Task instructions: Every record should be written out exactly, please.

Supplied material:
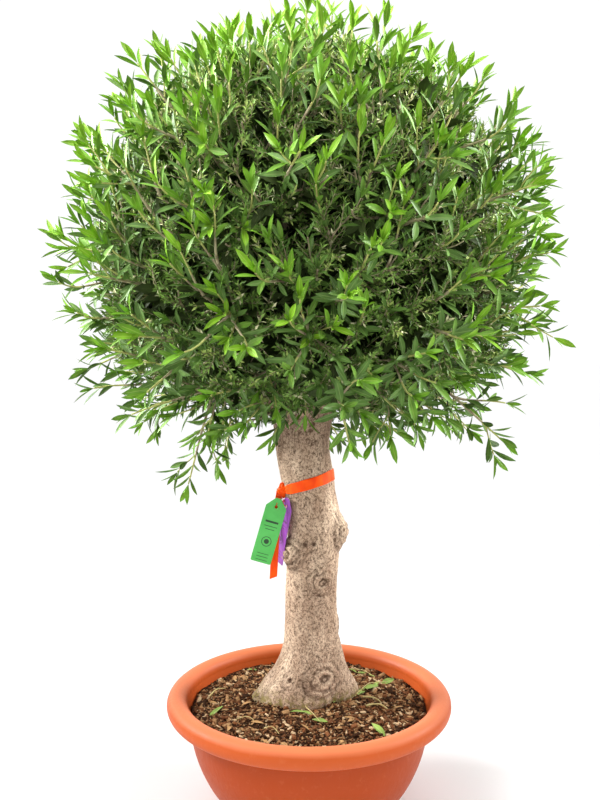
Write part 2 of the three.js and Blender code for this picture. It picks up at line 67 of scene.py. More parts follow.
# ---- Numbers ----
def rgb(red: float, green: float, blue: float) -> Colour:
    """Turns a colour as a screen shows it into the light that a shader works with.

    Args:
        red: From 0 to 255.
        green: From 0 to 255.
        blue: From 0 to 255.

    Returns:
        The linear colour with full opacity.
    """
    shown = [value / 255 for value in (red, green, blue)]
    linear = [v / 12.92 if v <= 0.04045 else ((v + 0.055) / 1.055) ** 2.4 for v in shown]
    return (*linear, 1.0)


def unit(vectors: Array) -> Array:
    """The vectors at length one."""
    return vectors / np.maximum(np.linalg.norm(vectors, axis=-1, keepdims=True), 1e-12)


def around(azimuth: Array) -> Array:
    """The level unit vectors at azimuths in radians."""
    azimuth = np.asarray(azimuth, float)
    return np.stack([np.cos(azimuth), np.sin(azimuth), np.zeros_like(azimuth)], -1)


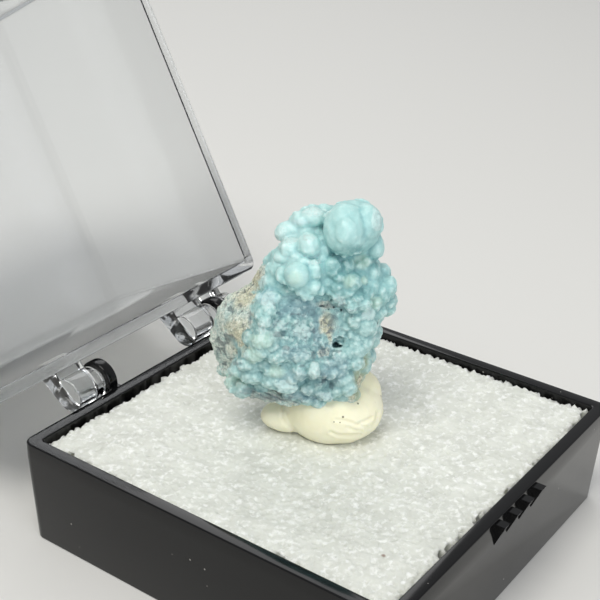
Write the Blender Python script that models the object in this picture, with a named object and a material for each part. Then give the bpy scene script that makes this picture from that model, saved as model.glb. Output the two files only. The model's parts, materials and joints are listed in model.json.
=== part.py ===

Solution:
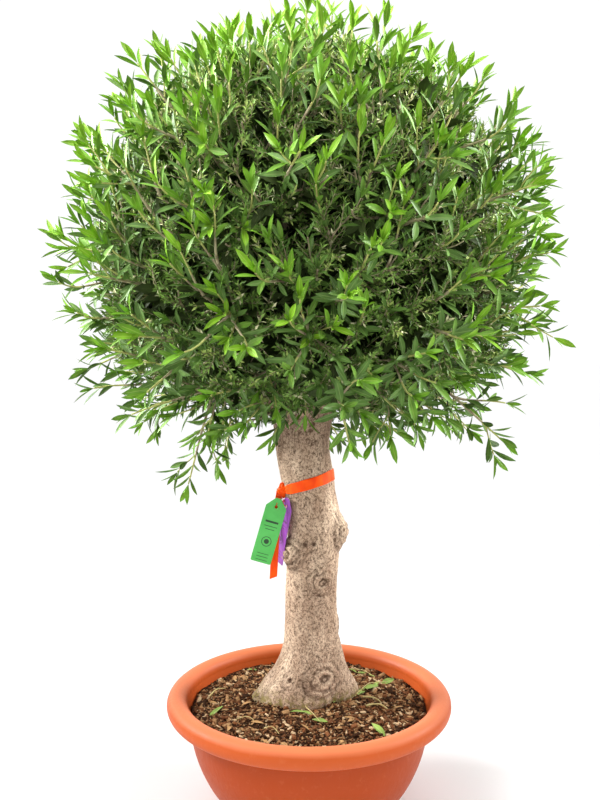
Write part 2 of the three.js and Blender code for this picture. It picks up at line 67 of scene.py. More parts follow.
# ---- Numbers ----
def rgb(red: float, green: float, blue: float) -> Colour:
    """Turns a colour as a screen shows it into the light that a shader works with.

    Args:
        red: From 0 to 255.
        green: From 0 to 255.
        blue: From 0 to 255.

    Returns:
        The linear colour with full opacity.
    """
    shown = [value / 255 for value in (red, green, blue)]
    linear = [v / 12.92 if v <= 0.04045 else ((v + 0.055) / 1.055) ** 2.4 for v in shown]
    return (*linear, 1.0)


def unit(vectors: Array) -> Array:
    """The vectors at length one."""
    return vectors / np.maximum(np.linalg.norm(vectors, axis=-1, keepdims=True), 1e-12)


def around(azimuth: Array) -> Array:
    """The level unit vectors at azimuths in radians."""
    azimuth = np.asarray(azimuth, float)
    return np.stack([np.cos(azimuth), np.sin(azimuth), np.zeros_like(azimuth)], -1)


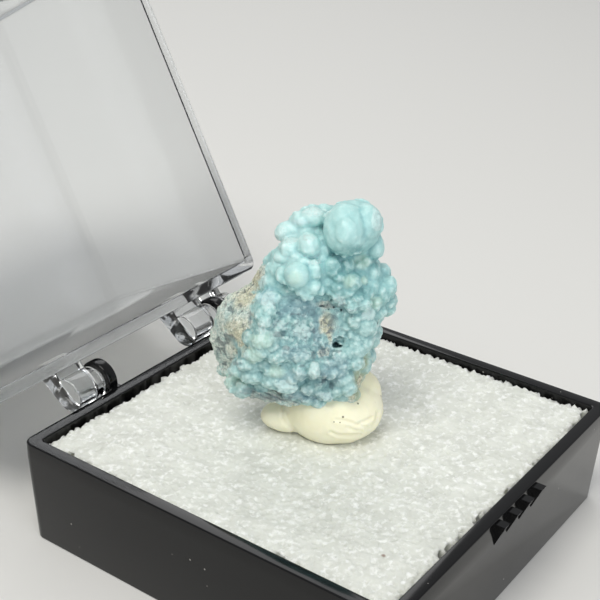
Write the Blender Python script that models the object in this picture, with a named object and a material for each part. Then give the bpy scene script that makes this picture from that model, saved as model.glb. Output the two files only. The model's parts, materials and joints are listed in model.json.
=== part.py ===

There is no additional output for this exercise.